A los 40
Dentro de unos días cumpliré 40 años. Es un fin de década, cosa que sólo me pasa una vez cada diez años. La última vez fue en 1997 y la próxima no se dará hasta el 2017. Hacerse viejo tiene sus problemas, pero en esta ocasión tiene un punto positivo: cuando cumples 40 te regalan un deportivo. Es una ley o algo así. Aunque yo desde hace un tiempo vengo pensando que a mi nueva situación de señor mayor se le ajusta mejor uno de esos Mercedes chulos de gama alta. Apenas puedo esperar.
Volviendo a la edad, lo que no tengo claro es cuándo empezará a cambiarme el carácter. Es decir, ya sé que no hay una fecha fija. Tengo amigos que eran viejos desde los 20 años y he conocido a personas de 70 años con mentes muy juveniles. Sin embargo, a la mayor parte de la gente parece acaecerle una mutación alrededor de los 40. Es un cambio que me resulta pelín desconcertante. Por ejemplo, a mí los 80 no me parece una década especialmente interesante y menos aún merecedora de ser recordada. ¿Cómo será eso de empezar a pensar que los 80 fue el mejor periodo de la historia de la humanidad y que el Renacimiento entero no se puede comparar a la producción musical de esa época? ¿Tan triste y patética será mi existencia tras cumplir los cuarenta que creeré que las hombreras marcaron un antes y un después? ¿Estaré tan ciego como para creer que la bazofia de televisión que nos metía la cadena única de entonces no la supera ni la Capilla Sixtina? Por increíble que parezca, parece que será así; el anuncio de Coca Cola me dejará de parecer una soberana tontería y pasaré a considerarlo un documental fiel reflejo de la vida en toda una generación.
¿Y cuándo voy a empezar a encontrarle el gusto a ir vestido con traje y corbata? ¿O a fumar puros? ¿Asistir a la ópera? No sé, ese mundo futuro de casi senectud se me antoja una especie de país desconocido. Hacerse viejo es un proceso muy extraño lleno de cambios increíbles.
Y luego están los jóvenes.
Los jóvenes son esas personas que se permiten la absoluta descortesía de tener menos años que nosotros. A los jóvenes les tengo mucho respeto, tanto que cuando están en grupo les trato de ustedes y si me los encuentro de noche en una acera, me cambio. Por el momento, asumo, además, que entre los jóvenes habrá de todo: tontos y listos, altos y bajos, guapos y feos, creativos y prosaicos. Es decir, en mi limitado contacto con ellos he llegado a la conclusión de que son básicamente como cualquier otro grupo de edad.
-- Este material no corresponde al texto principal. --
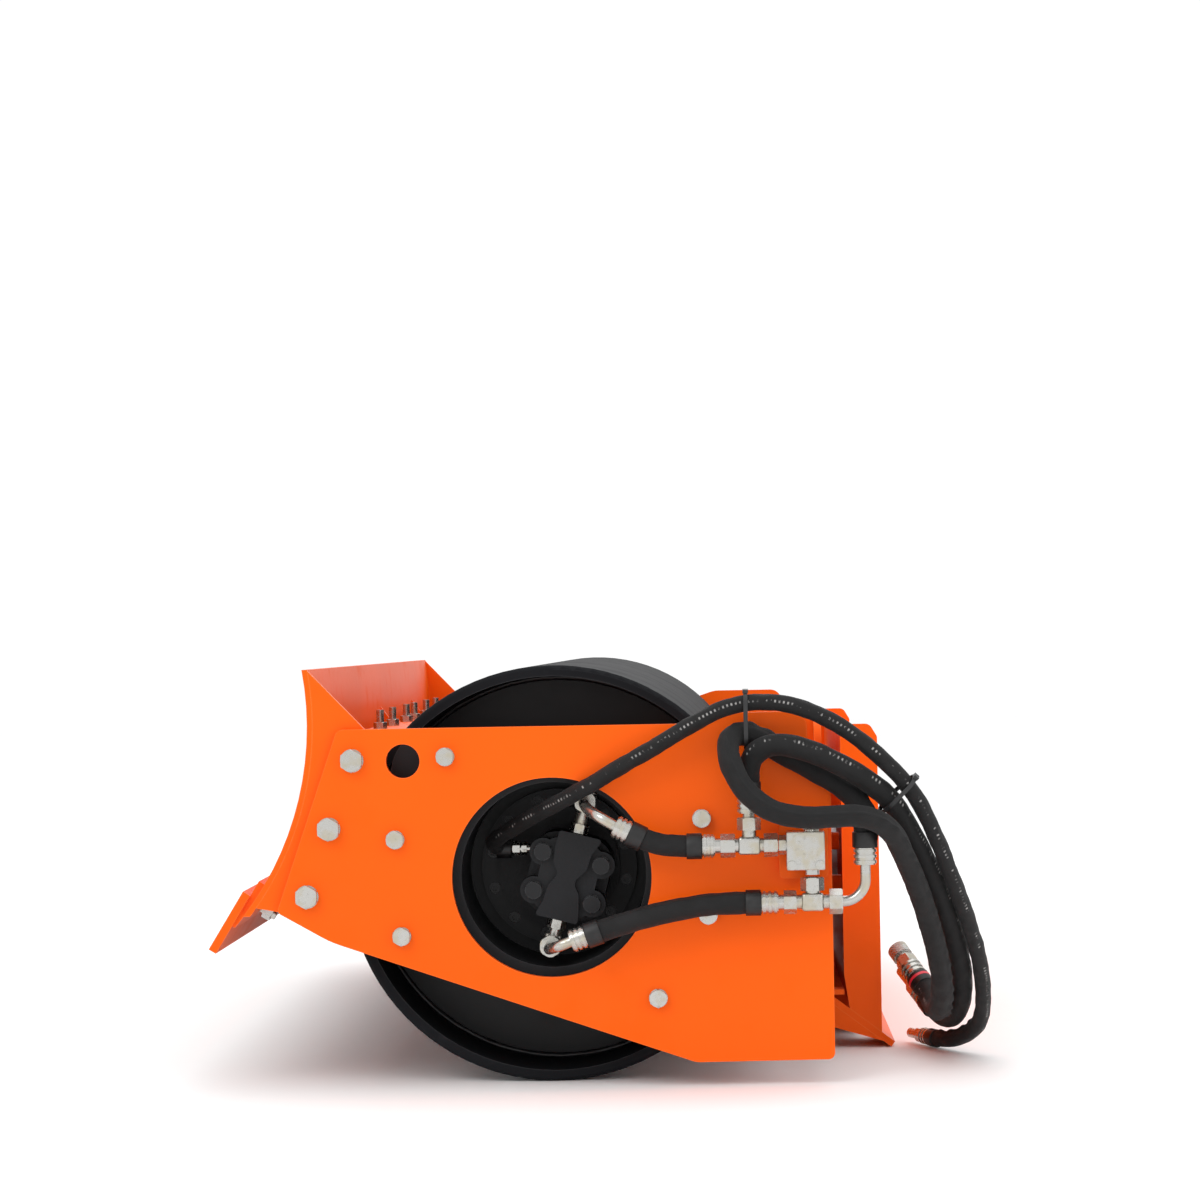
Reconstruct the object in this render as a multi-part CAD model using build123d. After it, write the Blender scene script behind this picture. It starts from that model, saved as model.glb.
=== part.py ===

Es más, en muchas ocasiones me descubro admirando el producto de algún joven o jóvena.
Pero una vez más, eso tendrá que cambiar. En algún momento decidiré que los jóvenes lo hacen todo mal por genética, por esencia, porque no pueden evitar hacerlo mal. No sólo mal, rematadamente mal. Tan absolutamente mal, que, por ejemplo, acabaré colocando en mi sitio uno de ese cartelitos tontos prohibiendo el «lenguaje sms». Y me parecerá totalmente logico.
Así podría poner muchos ejemplos más. Pero creo que se me entiende. Podría parecer triste, pero envejecer es un cambio que tengo más que asumido. Después de todo, bien pensado, anquilosarse es poco precio a pagar por haber sobrevivido. Acabar creyendo que cualquier tiempo pasado fue mejor no es más que otra magnífica ironía del mismo destino que te da simultáneamente los libros y la noche.